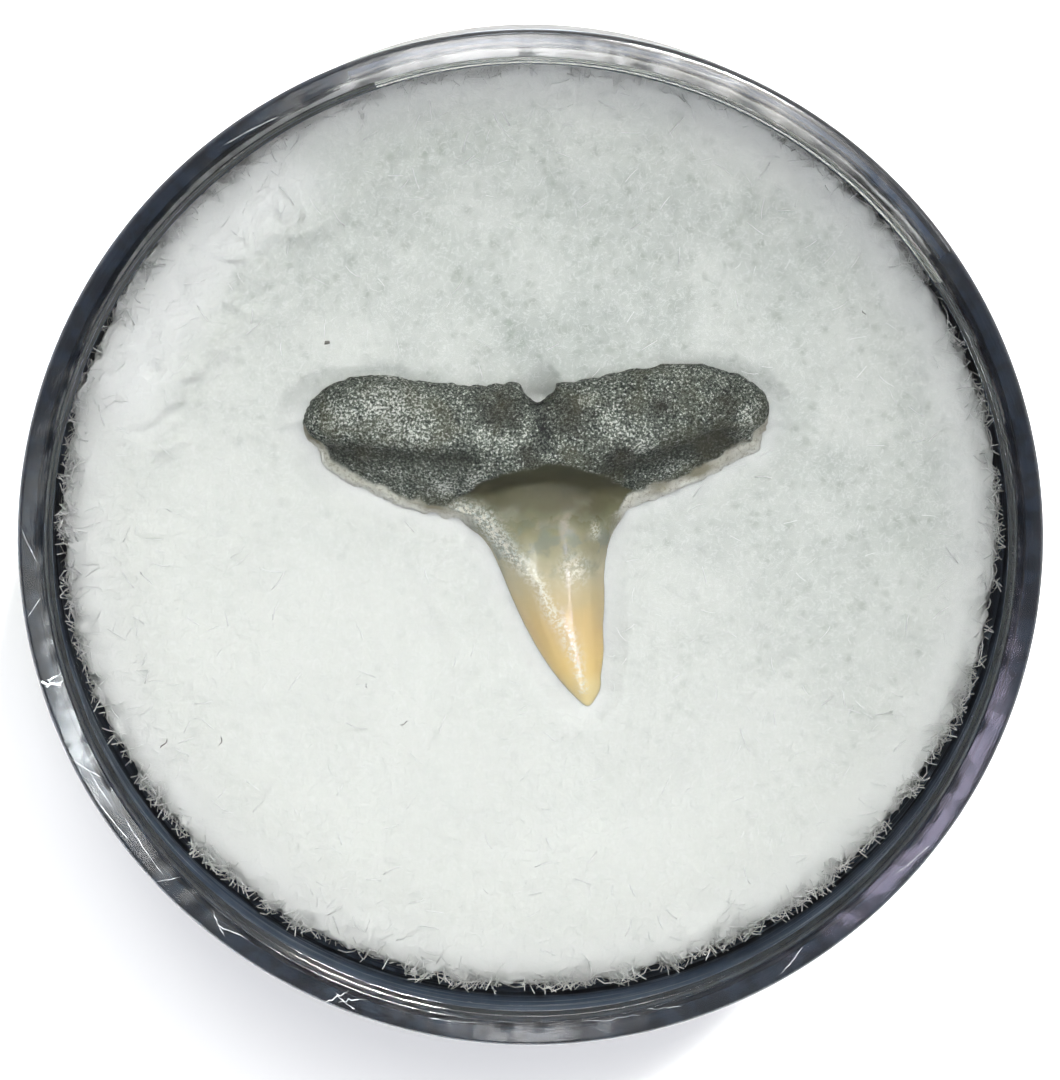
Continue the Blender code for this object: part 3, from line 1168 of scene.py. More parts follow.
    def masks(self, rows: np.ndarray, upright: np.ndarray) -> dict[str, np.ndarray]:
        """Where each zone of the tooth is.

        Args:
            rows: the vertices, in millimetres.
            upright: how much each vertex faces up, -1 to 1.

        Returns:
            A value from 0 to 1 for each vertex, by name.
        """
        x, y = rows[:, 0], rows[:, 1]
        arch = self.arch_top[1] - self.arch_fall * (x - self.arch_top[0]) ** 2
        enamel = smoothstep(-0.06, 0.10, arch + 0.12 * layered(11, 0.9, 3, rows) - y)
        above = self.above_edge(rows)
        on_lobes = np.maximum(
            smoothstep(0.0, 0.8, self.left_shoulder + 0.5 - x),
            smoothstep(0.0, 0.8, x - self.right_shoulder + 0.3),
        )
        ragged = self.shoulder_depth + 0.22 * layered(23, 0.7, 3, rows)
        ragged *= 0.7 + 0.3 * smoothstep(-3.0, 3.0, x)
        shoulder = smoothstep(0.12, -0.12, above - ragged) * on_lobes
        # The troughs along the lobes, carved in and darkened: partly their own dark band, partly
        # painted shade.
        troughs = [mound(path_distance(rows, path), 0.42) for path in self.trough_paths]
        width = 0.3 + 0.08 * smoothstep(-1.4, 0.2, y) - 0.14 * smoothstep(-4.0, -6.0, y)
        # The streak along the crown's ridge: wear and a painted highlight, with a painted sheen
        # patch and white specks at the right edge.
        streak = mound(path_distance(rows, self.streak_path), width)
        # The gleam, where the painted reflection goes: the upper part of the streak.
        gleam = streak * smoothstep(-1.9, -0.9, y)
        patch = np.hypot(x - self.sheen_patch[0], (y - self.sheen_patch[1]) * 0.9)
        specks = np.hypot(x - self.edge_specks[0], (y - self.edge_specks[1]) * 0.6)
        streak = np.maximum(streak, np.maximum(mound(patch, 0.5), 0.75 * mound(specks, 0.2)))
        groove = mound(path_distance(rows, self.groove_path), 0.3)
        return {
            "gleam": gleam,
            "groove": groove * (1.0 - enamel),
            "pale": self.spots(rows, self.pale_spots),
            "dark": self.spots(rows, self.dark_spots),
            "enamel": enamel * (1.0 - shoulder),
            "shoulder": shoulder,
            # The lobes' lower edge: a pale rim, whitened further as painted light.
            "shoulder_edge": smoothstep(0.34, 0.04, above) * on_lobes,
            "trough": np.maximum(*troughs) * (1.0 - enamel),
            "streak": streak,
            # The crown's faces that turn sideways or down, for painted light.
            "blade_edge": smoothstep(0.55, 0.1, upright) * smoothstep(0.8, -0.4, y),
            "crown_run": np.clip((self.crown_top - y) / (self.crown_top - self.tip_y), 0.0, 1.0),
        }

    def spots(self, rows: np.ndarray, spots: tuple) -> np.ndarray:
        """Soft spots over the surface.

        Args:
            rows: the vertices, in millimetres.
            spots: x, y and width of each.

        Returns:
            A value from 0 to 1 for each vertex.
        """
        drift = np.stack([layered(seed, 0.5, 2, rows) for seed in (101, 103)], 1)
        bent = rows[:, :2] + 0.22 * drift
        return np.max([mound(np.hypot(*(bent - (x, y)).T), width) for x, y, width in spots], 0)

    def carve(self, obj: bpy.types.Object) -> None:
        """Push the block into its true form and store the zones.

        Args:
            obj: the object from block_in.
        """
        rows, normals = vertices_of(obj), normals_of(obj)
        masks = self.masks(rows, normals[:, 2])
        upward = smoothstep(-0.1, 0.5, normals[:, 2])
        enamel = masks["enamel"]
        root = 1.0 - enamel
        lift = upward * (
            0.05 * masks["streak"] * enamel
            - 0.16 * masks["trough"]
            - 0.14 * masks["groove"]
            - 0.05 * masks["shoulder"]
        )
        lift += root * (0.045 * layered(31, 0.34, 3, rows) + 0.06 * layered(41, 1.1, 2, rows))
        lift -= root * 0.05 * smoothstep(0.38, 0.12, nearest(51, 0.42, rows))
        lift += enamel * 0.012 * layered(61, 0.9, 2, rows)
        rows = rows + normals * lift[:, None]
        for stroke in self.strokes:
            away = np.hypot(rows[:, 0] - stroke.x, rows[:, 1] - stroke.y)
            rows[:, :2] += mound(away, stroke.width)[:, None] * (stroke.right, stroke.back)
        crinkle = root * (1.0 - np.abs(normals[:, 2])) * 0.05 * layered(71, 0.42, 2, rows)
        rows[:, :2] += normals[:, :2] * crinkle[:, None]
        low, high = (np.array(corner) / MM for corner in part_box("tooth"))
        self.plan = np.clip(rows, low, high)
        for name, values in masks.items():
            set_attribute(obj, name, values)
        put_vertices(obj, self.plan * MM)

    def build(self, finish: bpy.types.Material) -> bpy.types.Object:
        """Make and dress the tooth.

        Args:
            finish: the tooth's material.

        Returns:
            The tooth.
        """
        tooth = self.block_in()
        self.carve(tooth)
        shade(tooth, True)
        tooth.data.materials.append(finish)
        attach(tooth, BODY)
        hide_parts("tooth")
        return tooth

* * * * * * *

- Work to complete
Give the listing again, word for word.

- Result of this task
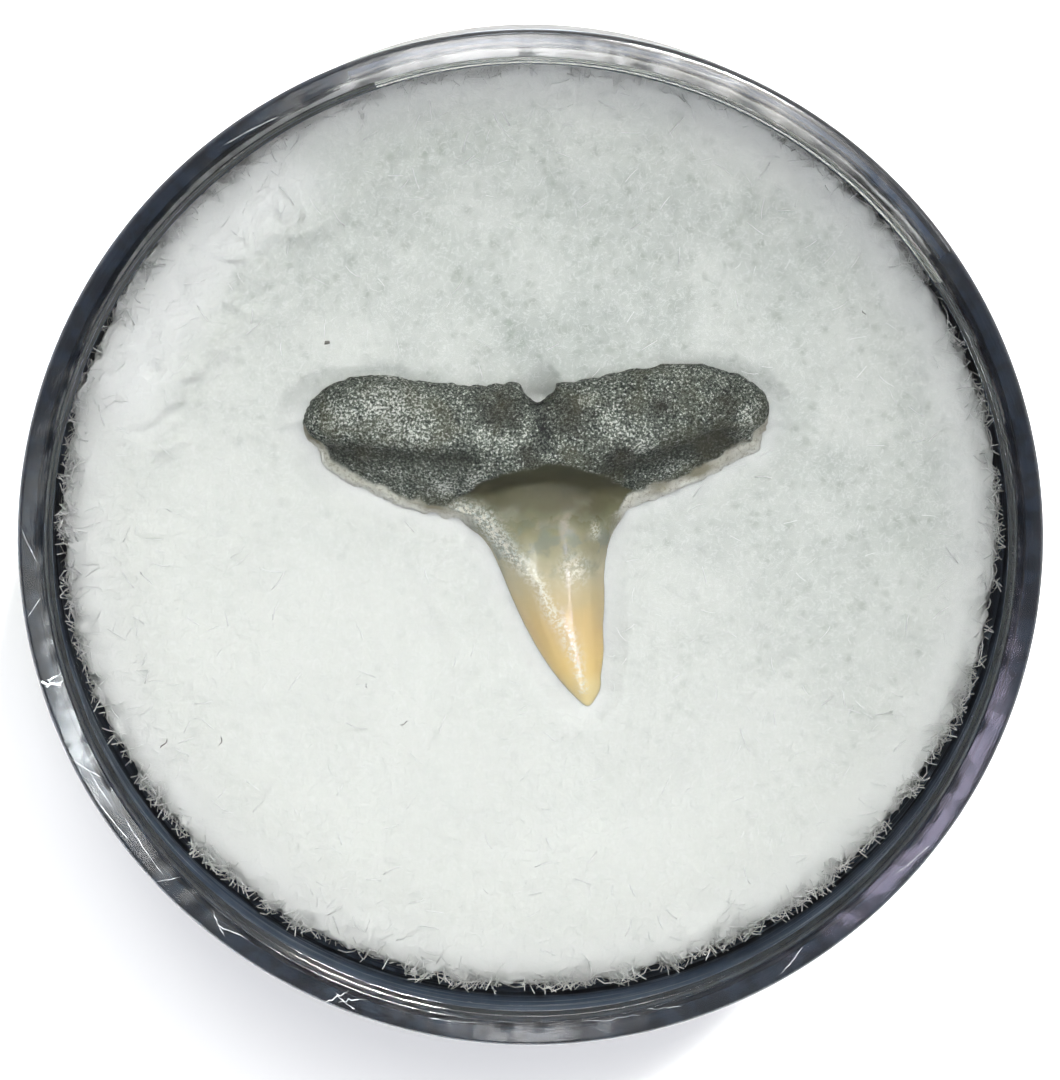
Continue the Blender code for this object: part 3, from line 1168 of scene.py. More parts follow.
    def masks(self, rows: np.ndarray, upright: np.ndarray) -> dict[str, np.ndarray]:
        """Where each zone of the tooth is.

        Args:
            rows: the vertices, in millimetres.
            upright: how much each vertex faces up, -1 to 1.

        Returns:
            A value from 0 to 1 for each vertex, by name.
        """
        x, y = rows[:, 0], rows[:, 1]
        arch = self.arch_top[1] - self.arch_fall * (x - self.arch_top[0]) ** 2
        enamel = smoothstep(-0.06, 0.10, arch + 0.12 * layered(11, 0.9, 3, rows) - y)
        above = self.above_edge(rows)
        on_lobes = np.maximum(
            smoothstep(0.0, 0.8, self.left_shoulder + 0.5 - x),
            smoothstep(0.0, 0.8, x - self.right_shoulder + 0.3),
        )
        ragged = self.shoulder_depth + 0.22 * layered(23, 0.7, 3, rows)
        ragged *= 0.7 + 0.3 * smoothstep(-3.0, 3.0, x)
        shoulder = smoothstep(0.12, -0.12, above - ragged) * on_lobes
        # The troughs along the lobes, carved in and darkened: partly their own dark band, partly
        # painted shade.
        troughs = [mound(path_distance(rows, path), 0.42) for path in self.trough_paths]
        width = 0.3 + 0.08 * smoothstep(-1.4, 0.2, y) - 0.14 * smoothstep(-4.0, -6.0, y)
        # The streak along the crown's ridge: wear and a painted highlight, with a painted sheen
        # patch and white specks at the right edge.
        streak = mound(path_distance(rows, self.streak_path), width)
        # The gleam, where the painted reflection goes: the upper part of the streak.
        gleam = streak * smoothstep(-1.9, -0.9, y)
        patch = np.hypot(x - self.sheen_patch[0], (y - self.sheen_patch[1]) * 0.9)
        specks = np.hypot(x - self.edge_specks[0], (y - self.edge_specks[1]) * 0.6)
        streak = np.maximum(streak, np.maximum(mound(patch, 0.5), 0.75 * mound(specks, 0.2)))
        groove = mound(path_distance(rows, self.groove_path), 0.3)
        return {
            "gleam": gleam,
            "groove": groove * (1.0 - enamel),
            "pale": self.spots(rows, self.pale_spots),
            "dark": self.spots(rows, self.dark_spots),
            "enamel": enamel * (1.0 - shoulder),
            "shoulder": shoulder,
            # The lobes' lower edge: a pale rim, whitened further as painted light.
            "shoulder_edge": smoothstep(0.34, 0.04, above) * on_lobes,
            "trough": np.maximum(*troughs) * (1.0 - enamel),
            "streak": streak,
            # The crown's faces that turn sideways or down, for painted light.
            "blade_edge": smoothstep(0.55, 0.1, upright) * smoothstep(0.8, -0.4, y),
            "crown_run": np.clip((self.crown_top - y) / (self.crown_top - self.tip_y), 0.0, 1.0),
        }

    def spots(self, rows: np.ndarray, spots: tuple) -> np.ndarray:
        """Soft spots over the surface.

        Args:
            rows: the vertices, in millimetres.
            spots: x, y and width of each.

        Returns:
            A value from 0 to 1 for each vertex.
        """
        drift = np.stack([layered(seed, 0.5, 2, rows) for seed in (101, 103)], 1)
        bent = rows[:, :2] + 0.22 * drift
        return np.max([mound(np.hypot(*(bent - (x, y)).T), width) for x, y, width in spots], 0)

    def carve(self, obj: bpy.types.Object) -> None:
        """Push the block into its true form and store the zones.

        Args:
            obj: the object from block_in.
        """
        rows, normals = vertices_of(obj), normals_of(obj)
        masks = self.masks(rows, normals[:, 2])
        upward = smoothstep(-0.1, 0.5, normals[:, 2])
        enamel = masks["enamel"]
        root = 1.0 - enamel
        lift = upward * (
            0.05 * masks["streak"] * enamel
            - 0.16 * masks["trough"]
            - 0.14 * masks["groove"]
            - 0.05 * masks["shoulder"]
        )
        lift += root * (0.045 * layered(31, 0.34, 3, rows) + 0.06 * layered(41, 1.1, 2, rows))
        lift -= root * 0.05 * smoothstep(0.38, 0.12, nearest(51, 0.42, rows))
        lift += enamel * 0.012 * layered(61, 0.9, 2, rows)
        rows = rows + normals * lift[:, None]
        for stroke in self.strokes:
            away = np.hypot(rows[:, 0] - stroke.x, rows[:, 1] - stroke.y)
            rows[:, :2] += mound(away, stroke.width)[:, None] * (stroke.right, stroke.back)
        crinkle = root * (1.0 - np.abs(normals[:, 2])) * 0.05 * layered(71, 0.42, 2, rows)
        rows[:, :2] += normals[:, :2] * crinkle[:, None]
        low, high = (np.array(corner) / MM for corner in part_box("tooth"))
        self.plan = np.clip(rows, low, high)
        for name, values in masks.items():
            set_attribute(obj, name, values)
        put_vertices(obj, self.plan * MM)

    def build(self, finish: bpy.types.Material) -> bpy.types.Object:
        """Make and dress the tooth.

        Args:
            finish: the tooth's material.

        Returns:
            The tooth.
        """
        tooth = self.block_in()
        self.carve(tooth)
        shade(tooth, True)
        tooth.data.materials.append(finish)
        attach(tooth, BODY)
        hide_parts("tooth")
        return tooth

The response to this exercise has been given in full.